3/ Sur les n° 03 4599 et 03 4730 concernant M. A et M. I M. A est le père de Mlle K A, hôtesse de l’air décédée à l’âge de 24 ans. M. I était son concubin.
Par jugement du 15 octobre 2003, l’Etat a été condamné à verser 8 000 € à M. A au titre de son préjudice moral. La demande de M. I a été rejetée au motif qu’il n’apportait « pas le moindre commencement de preuve d’un concubinage stable et continu avec Mlle A ». M. A, âgé de 52 ans à la date du décès de sa fille, J, estime que la somme de 8 000 € qui lui a été accordée est insuffisante. Il fait valoir que K était la plus jeune de ses 3 enfants et vivait avec lui à Paris « jusqu’à ce qu’elle s’installe avec M. I » (en 1992).
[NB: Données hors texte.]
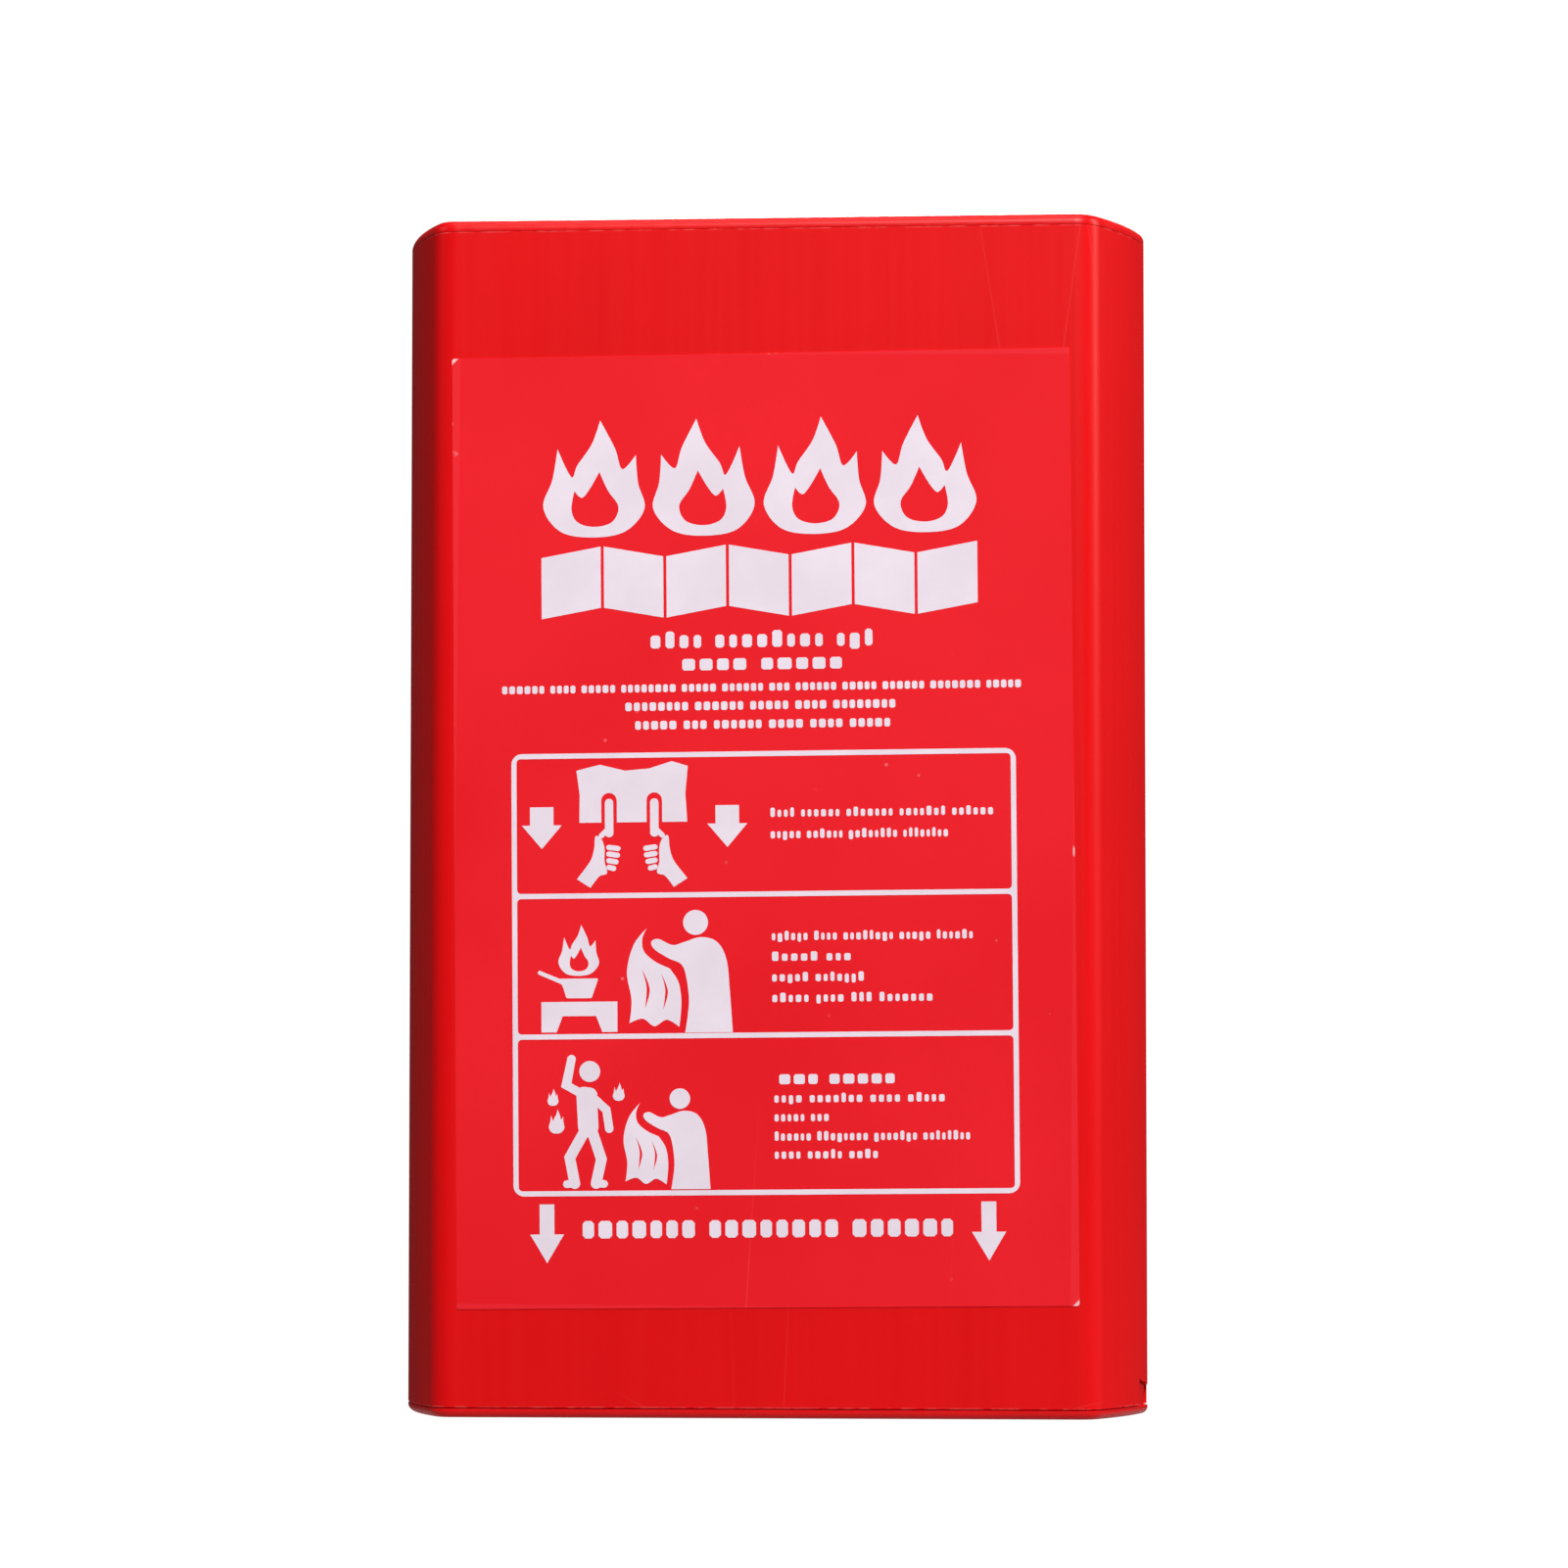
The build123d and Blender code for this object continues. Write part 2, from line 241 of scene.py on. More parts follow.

L’attitude de l’Etat durant la procédure aurait aggravé son préjudice moral.
La somme de 8 000 € (52 476,56 F) pour le père d’une jeune majeure peut paraître plus faible que ce qui a été parfois accordé (75 000 F pour la mère d’un jeune homme dans CE 17-5-2000 département de la Dordogne n° 164738, 80 000 F pour chaque parent d’un célibataire de 38 ans dans CAA Bordeaux 20-11-2000 consorts L n° 98BX00660 et 100 000 F pour chacun des parents d’un jeune homme de 19 ans dans CAAP 9-5-2005 M.et Mme M n° 01PA02067). Toutefois, pour un « enfant majeur hors foyer », comme l’était Mlle A, le référentiel de l’ONIAM préconise une indemnisation allant de 4 000 € à 6 000 €. M. A n’établit donc pas que son indemnisation a été sous-estimée. Le jugement sera donc confirmé sur ce point. M. I n’a rien obtenu, pour ne pas avoir démontré son concubinage stable avec Mlle A. Le droit administratif reconnaît en effet la douleur morale des concubins stables à l’égal de celle des époux (CE Ass. 3-3-1978 Dame Muesser, p 116 ; CE 5-5-1982 Mlle N n° 23737).
Pour démontrer son concubinage stable devant la Cour, M. I (âgé de 25 ans à la date du décès de Mlle A) fournit 5 témoignages datés de 2003 – dont celui de M. A – attestant qu’il s’est installé en 1992 avec Mlle A à La Varenne-St-Hilaire (94) après l’avoir rencontrée en 1990 dans une école de cinéma (l’ESEC) et qu’était toujours avec elle à la date de l’accident. Il fournit aussi quelques photos. Il avait déjà communiqué lors d’une note en délibéré au TA des relevés du compte bancaire commun ouvert en mai 1992 qui font apparaître une alimentation par chèques bancaires et une utilisation pour des dépenses courantes (Intermarché, Total, Continent …). La relation « stable » entre M. I et Mlle A est ainsi établie. Nous vous proposons d’accorder la somme de 7 500 € en réparation du préjudice moral subi par M. I ainsi que la somme de 1 500 € au titre de ses frais de procédure en appel.